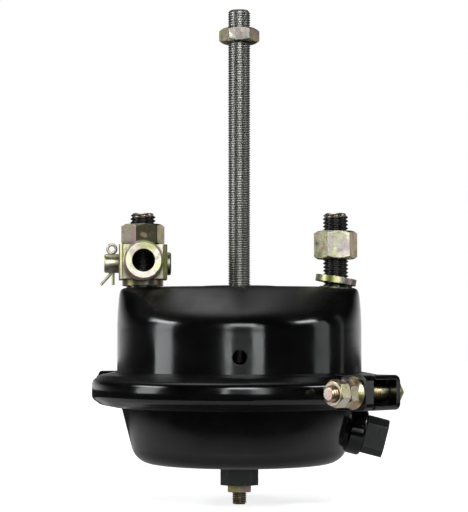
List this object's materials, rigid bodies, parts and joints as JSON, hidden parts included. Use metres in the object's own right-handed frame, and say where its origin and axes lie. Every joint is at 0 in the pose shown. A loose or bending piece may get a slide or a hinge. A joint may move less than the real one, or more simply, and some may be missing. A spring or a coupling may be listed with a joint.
{
  "type": "air brake chamber",
  "caption": "Single-diaphragm air brake chamber with a sliding threaded push rod, clamp band, mounting studs, a spare clevis on one stud and two tapped air ports.",
  "frame": {"origin": "on the push-rod axis, in the plane of the two raised pads the studs stand on", "axes": "+Z along the push rod, out of the chamber; +X to the bare stud and the side air port; -Y to the side the picture was taken from"},
  "size_m": [0.1914, 0.19, 0.3089],
  "materials": {
    "black_coat": "gloss",
    "yellow_zinc": "satin",
    "bare_steel": "satin",
    "black_steel": "satin",
    "spring_steel": "satin",
    "rubber": "matt"
  },
  "bodies": {
    "chamber": {"bottom_port_plug": "yellow_zinc", "clamp_band_back": "black_coat", "clamp_band_front": "black_coat", "clamp_bolt_back": "yellow_zinc", "clamp_bolt_front": "yellow_zinc", "clamp_flange_nut_back": "yellow_zinc", "clamp_flange_nut_front": "yellow_zinc", "clamp_jam_nut_back": "yellow_zinc", "clamp_jam_nut_front": "yellow_zinc", "clevis": "yellow_zinc", "diaphragm": "rubber", "lock_washer_left": "yellow_zinc", "lock_washer_right": "yellow_zinc", "mounting_stud_left": "black_steel", "mounting_stud_right": "black_steel", "non_pressure_housing": "black_coat", "port_boss_bottom": "black_coat", "port_boss_side": "black_coat", "pressure_housing": "black_coat", "return_spring": "spring_steel", "rod_guide": "rubber", "stud_collar_left": "black_steel", "stud_collar_right": "black_steel", "stud_nut_left": "yellow_zinc", "stud_nut_right": "yellow_zinc", "stud_plate": "black_steel"},
    "push_rod_assembly": {"push_rod": "bare_steel", "push_plate": "bare_steel", "rod_nut": "yellow_zinc"},
    "clevis_pin_assembly": {"clevis_pin": "yellow_zinc", "cotter_pin": "yellow_zinc"}
  },
  "joints": [
    {"name": "push_rod_stroke", "type": "slide", "parent": "chamber", "child": "push_rod_assembly", "axis": [0, 0, 1], "range_m": [0, 0.057], "stiffness_N_per_m": 1500, "springref_m": -0.04, "deforming": ["return_spring", "diaphragm"]},
    {"name": "clevis_pin_turn", "type": "hinge", "parent": "chamber", "child": "clevis_pin_assembly", "pos_m": [-0.06139, 0.01516, 0.0159], "axis": [0.9976, 0.0698, 0], "continuous": true}
  ]
}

_Exercise requirements:_ Extract all of the material exactly as it is written.

_Right answer:_
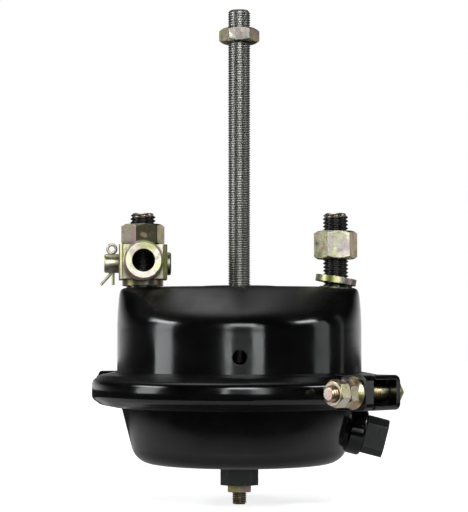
List this object's materials, rigid bodies, parts and joints as JSON, hidden parts included. Use metres in the object's own right-handed frame, and say where its origin and axes lie. Every joint is at 0 in the pose shown. A loose or bending piece may get a slide or a hinge. A joint may move less than the real one, or more simply, and some may be missing. A spring or a coupling may be listed with a joint.
{
  "type": "air brake chamber",
  "caption": "Single-diaphragm air brake chamber with a sliding threaded push rod, clamp band, mounting studs, a spare clevis on one stud and two tapped air ports.",
  "frame": {"origin": "on the push-rod axis, in the plane of the two raised pads the studs stand on", "axes": "+Z along the push rod, out of the chamber; +X to the bare stud and the side air port; -Y to the side the picture was taken from"},
  "size_m": [0.1914, 0.19, 0.3089],
  "materials": {
    "black_coat": "gloss",
    "yellow_zinc": "satin",
    "bare_steel": "satin",
    "black_steel": "satin",
    "spring_steel": "satin",
    "rubber": "matt"
  },
  "bodies": {
    "chamber": {"bottom_port_plug": "yellow_zinc", "clamp_band_back": "black_coat", "clamp_band_front": "black_coat", "clamp_bolt_back": "yellow_zinc", "clamp_bolt_front": "yellow_zinc", "clamp_flange_nut_back": "yellow_zinc", "clamp_flange_nut_front": "yellow_zinc", "clamp_jam_nut_back": "yellow_zinc", "clamp_jam_nut_front": "yellow_zinc", "clevis": "yellow_zinc", "diaphragm": "rubber", "lock_washer_left": "yellow_zinc", "lock_washer_right": "yellow_zinc", "mounting_stud_left": "black_steel", "mounting_stud_right": "black_steel", "non_pressure_housing": "black_coat", "port_boss_bottom": "black_coat", "port_boss_side": "black_coat", "pressure_housing": "black_coat", "return_spring": "spring_steel", "rod_guide": "rubber", "stud_collar_left": "black_steel", "stud_collar_right": "black_steel", "stud_nut_left": "yellow_zinc", "stud_nut_right": "yellow_zinc", "stud_plate": "black_steel"},
    "push_rod_assembly": {"push_rod": "bare_steel", "push_plate": "bare_steel", "rod_nut": "yellow_zinc"},
    "clevis_pin_assembly": {"clevis_pin": "yellow_zinc", "cotter_pin": "yellow_zinc"}
  },
  "joints": [
    {"name": "push_rod_stroke", "type": "slide", "parent": "chamber", "child": "push_rod_assembly", "axis": [0, 0, 1], "range_m": [0, 0.057], "stiffness_N_per_m": 1500, "springref_m": -0.04, "deforming": ["return_spring", "diaphragm"]},
    {"name": "clevis_pin_turn", "type": "hinge", "parent": "chamber", "child": "clevis_pin_assembly", "pos_m": [-0.06139, 0.01516, 0.0159], "axis": [0.9976, 0.0698, 0], "continuous": true}
  ]
}